MtGox: What the largest exchange is doing about the Linode theft and the implications

This article was originally written on March 28, 2012

Following the recent Linode theft, in which over 43000 total bitcoins were stolen from Bitcoinica, MtGox enacted a new policy in an attempt to help stop the thief get away with his illicit gains: they began freezing accounts with bitcoins that could be traced back to the theft and demanding that they submit identification to regain access to their accounts.

MtGox has admitted that they are cooperating with the Japanese CyberPolice in an attempt to determine the identity of the thief, and it is possible that their strategy will help achieve such a goal. Even if someone trying to sell the tainted bitcoins through MtGox is not the seller himself, a fact that even MtGox themselves have admitted is almost certainly true in every case, they would likely know something about the person who sent the coins to them, and the police, working with MtGox and other Bitcoin services, could theoretically trace their way back through each link, asking the receiver of each transaction who sent it to him, until they arrive at the original thief. It’s hard to tell how practical such a strategy actually is, although if it is possible at all it is the largest heists, those whose value swamps any mixing pool that the thief tries to use, that would be the easiest to unravel.

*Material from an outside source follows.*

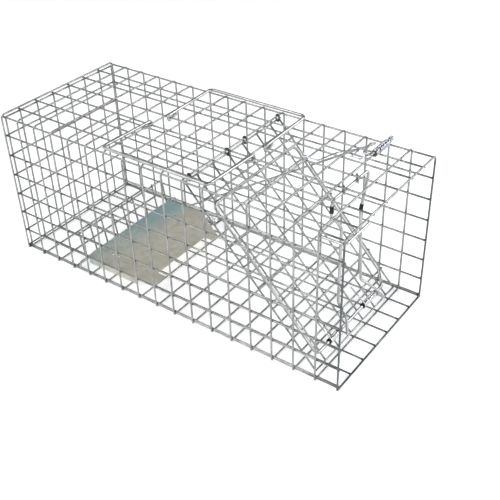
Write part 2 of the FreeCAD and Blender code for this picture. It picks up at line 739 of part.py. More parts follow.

However, some suspect that there may be motives at play beyond simply wanting justice for Bitcoinica. Over time, MtGox has built in more and more authentication features, first requiring email addresses for accounts since last June, and later requiring identification for accounts handling large amounts of bitcoin, and this too may be part of a long-term plan to slowly get the Bitcoin community used to accounts being linked to their owners’ legal identities. Anti-money laundering law requires businesses transferring significant quantities of money to “know your customer”, and MtGox may have realized that they are bound by such laws and are currently not in compliance with them, so they are doing their best to become legal without clamping down too hard all at once. During the security crisis and the media attention on illegal uses for Bitcoin last June, MtGox stated their willingness to work with law enforcement authorities to track down criminals and resolve legal issues, so it has for a long time been known that those interested in using Bitcoin as a tool to fight against government surveillance and probihitions should not look to MtGox for aid. And this is arguably the most logical position for them to take; since they are such a central entity to the Bitcoin economy it would hurt the economy, both legal and illegal, far more if they were shut down than if they enacted some authentication requirements that can still be bypassed simply by going through less prominent exchanges instead.

Others accuse MtGox of simple theft, but this seems highly unlikely. MtGox has no way of knowing if a frozen account will ever be claimed, so if they were to cash out on their gains they would effectively be operating under a fractional reserve, a policy which, if it were ever leaked or otherwise revealed, would effectively destroy MtGox’s reputation and seriously hurt Bitcoin’s public image, both of which they have already demonstrated a willingness to sacrifice short-term profits for when they bailed out the hacked exchange bitomat.pl in August.

MtGox’s move raises other concerns too. The most common is that it undermines the fungibility of bitcoins; the idea that one bitcoin is one bitcoin, no matter which bitcoin it is and where it came from. By flagging 43000 BTC as tainted, MtGox is substituting this model with one where some bitcoins have more value than others. Some have suggested that this is a good thing, and the Bitcoin community can expand upon the idea and adopt a self-policing mechanism by which most clients are configured to reject bitcoins that have been confirmed as stolen. However, there are many ways to criticize such a system. First of all, such a scheme would rely on a centralized authority, which Bitcoin was designed to avoid. A polycentric system may be possible, but if one authority becomes accepted by the majority of users the system will fall into a stable equilibrium of centralization which is so hard to get out of that it would be easier to create a new currency. Once the mechanism is in place, governments can easily take it over and gain the power to penalize whomever they want and make any bitcoin-handling service unusable. Second, the thief will most likely exchange his stolen coins immediately, before the community even finds out what’s going on, and it would be average users, not the thief, who are inconvenienced when they discover that a fraction of their money is suddenly worthless. The system would essentially serve as a chaotic transaction tax, not affecting those who simply hoard their bitcoins but adding an element of fear to every transaction as the coins that the receiver received may suddenly become worthless. The end result would be an undermining of the trust and integrity of the Bitcoin system as a whole.

Fortunately, MtGox is not confiscating tainted coins or declaring them worthless; for now they are simply requiring identification for a few accounts. The move should be interpreted not so much as MtGox asserting themselves as a government of the Bitcoin world, but as a step toward the legitimatization of the currency. MtGox is not mandatory; those who prefer not to be tracked in their bitcoin usage can always go to one of the many secondary exchanges or even arrange a physical transaction and throw potential investigators even further off their tracks by depositing and withdrawing their coins through Silk Road. If we want to restrain MtGox’s power to decide how the Bitcoin economy functions, perhaps it is most appropriate look not at each specific move that they are making, but at their near-monopoly 86% market share, and question why they have so much power in the first place.